Shrum had some well-defined ideas about education. University teaching should combine large lectures with small tutorials and seminars. Academic leadership should come from department heads, not deans or senior administrators. SFU should emphasize undergraduate teaching over research. Education students spent too much time on methods classes and educational psychology and not enough on the academic subjects they were expected to teach. These scattered ideas did not add up to an educational philosophy. As Johnston remarks, “Looking back, it is difficult to find a coherent vision in Shrum’s choices” (74). But is this true? Doesn’t every educator have an educational philosophy of some kind, however dimly perceived or poorly expressed? Perhaps Johnston needed to dig deeper to uncover the inner logic of Shrum’s foundational beliefs. 

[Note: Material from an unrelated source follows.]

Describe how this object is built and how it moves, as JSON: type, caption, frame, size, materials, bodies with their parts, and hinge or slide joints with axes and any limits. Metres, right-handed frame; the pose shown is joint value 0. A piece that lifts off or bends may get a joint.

More ideas came from Ron Baker, who was plucked from the Department of English at UBC to serve as SFU’s academic planner. Baker favoured an elective system, freeing students of the obligation to take a standard core of compulsory subjects, such as English, a foreign language, or a science. Shrum protested but Baker’s view prevailed. In addition, Baker promised to take the emphasis off final exams and promoted a flexible admissions policy, allowing mature students who did not meet formal entrance requirements to take university classes. Finally, Shrum, Baker, and McTaggart-Cowan agreed that the new university should buck the trend of increased specialization and fragmentation of knowledge. They wanted interdisciplinary approaches and large, inclusive departments. (Ironically, the Faculty of Interdisciplinary Studies eventually broke apart, spawning a number of new departments: Criminology, the School of Contemporary Arts, Communication Studies, Kinesiology, and Computing Science.) 

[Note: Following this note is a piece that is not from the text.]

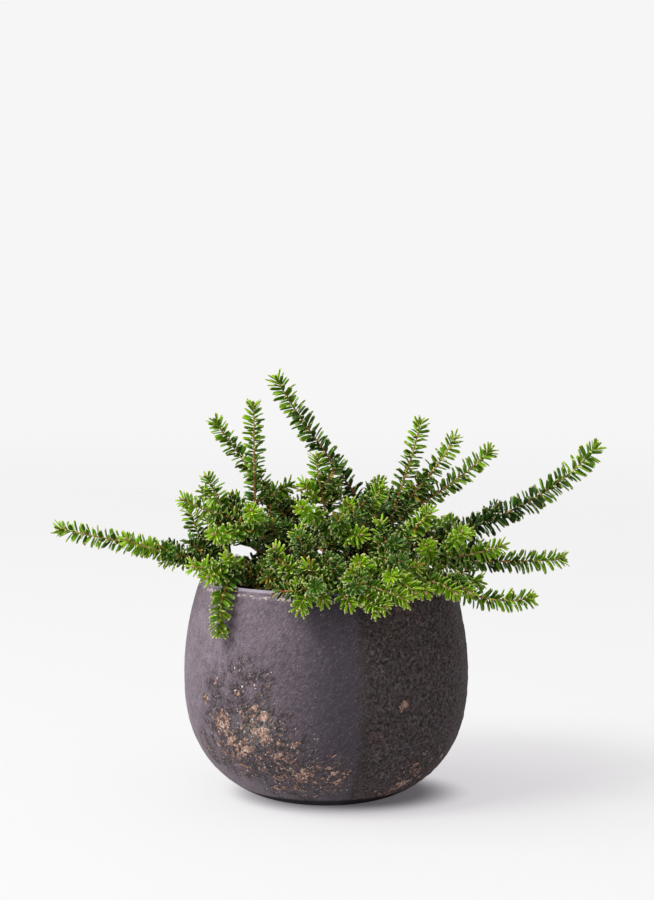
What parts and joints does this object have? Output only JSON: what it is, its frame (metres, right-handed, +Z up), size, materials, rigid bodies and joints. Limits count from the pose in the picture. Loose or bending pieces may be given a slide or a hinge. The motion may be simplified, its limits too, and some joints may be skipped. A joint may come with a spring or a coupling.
{
  "type": "potted grevillea",
  "caption": "Low spreading evergreen shrub with narrow leaves on arching shoots, growing in a round-bellied dark clay pot.",
  "frame": {"origin": "on the pot's axis, in the plane of the flat underside that it stands on", "axes": "+Z up along the pot's axis, +X to the viewer's right along the plant's widest spread, -Y towards the viewer"},
  "size_m": [0.4345, 0.2984, 0.3423],
  "materials": {
    "pot": "matte",
    "potting_mix": "matte",
    "stems": "matte",
    "foliage": "matte"
  },
  "bodies": {
    "root": {"bough_back_fifth": "stems", "bough_back_first": "stems", "bough_back_fourth": "stems", "bough_back_left": "stems", "bough_back_right": "stems", "bough_back_second": "stems", "bough_back_third": "stems", "bough_centre": "stems", "bough_crown": "stems", "bough_far_right": "stems", "bough_front": "stems", "bough_front_left": "stems", "bough_front_right": "stems", "bough_inner_left": "stems", "bough_low_left": "stems", "bough_right": "stems", "bough_right_front": "stems", "bough_rise_left": "stems", "bough_rise_right": "stems", "bough_tall_back": "stems", "bough_tall_left": "stems", "foliage_back_fifth": "foliage", "foliage_back_first": "foliage", "foliage_back_fourth": "foliage", "foliage_back_left": "foliage", "foliage_back_right": "foliage", "foliage_back_second": "foliage", "foliage_back_third": "foliage", "foliage_centre": "foliage", "foliage_crown": "foliage", "foliage_far_right": "foliage", "foliage_front": "foliage", "foliage_front_left": "foliage", "foliage_front_right": "foliage", "foliage_inner_left": "foliage", "foliage_low_left": "foliage", "foliage_right": "foliage", "foliage_right_front": "foliage", "foliage_rise_left": "foliage", "foliage_rise_right": "foliage", "foliage_tall_back": "foliage", "foliage_tall_left": "foliage", "main_stem": "stems", "pot": "pot", "potting_mix": "potting_mix"}
  },
  "joints": []
}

One looks in vain for a conceptual framework that knits these ideas together in a coherent educational program. Nobody at the top – not the chancellor, president, board, or department heads – ever produced a document articulating the goals of the new university. In any case, the people at the bottom had ideas of their own. The Students for a Democratic University (SDU) and radical faculty members worked for the democratization of the university, by which they meant the transfer of power from the board of governors to the students and faculty. These pressures brought down McTaggart-Cowan in May 1968, effectively ending Shrum’s reign and paving the way for the presidency of Ken Strand. Students occupied the administration offices in November 1968, and the Politics, Sociology, and Anthropology (PSA) department went on strike in the fall of 1969. The strike led to the dismissal of eight faculty members and brought the university under Canadian Association of University Teachers (CAUT) censure. Strand brought in the police to end the occupation and refused to reinstate the fired professors. In doing so, Johnston argues, he won the support of the majority of faculty and students, who had no appetite for revolution. 

The author tells the story in an easy, comfortable writing style; the pages flip by quickly. No single, strong narrative dominates the text; instead, Johnston frequently cites the opinions of students, faculty members, and administrators, either as they appear in archival documents or in subsequently recorded reminiscences. The spirit of the book is democratic. Many people have their say, and the author does not impose a single, overriding interpretation on the material. At various points in the text, where one would normally expect a summary or assessment, Johnston defers to someone else’s opinion, leaving the reader to wonder where he stands on the issue. 

The treatment of the student movement is more descriptive than analytical. Work still needs to be done to arrive at a theoretical understanding of what happened to youth in the sixties, not only at SFU but also at other universities. It was a baffling period that contained both constructive and destructive elements, and Johnston has given us a vivid portrait of a university that was at the centre of it all.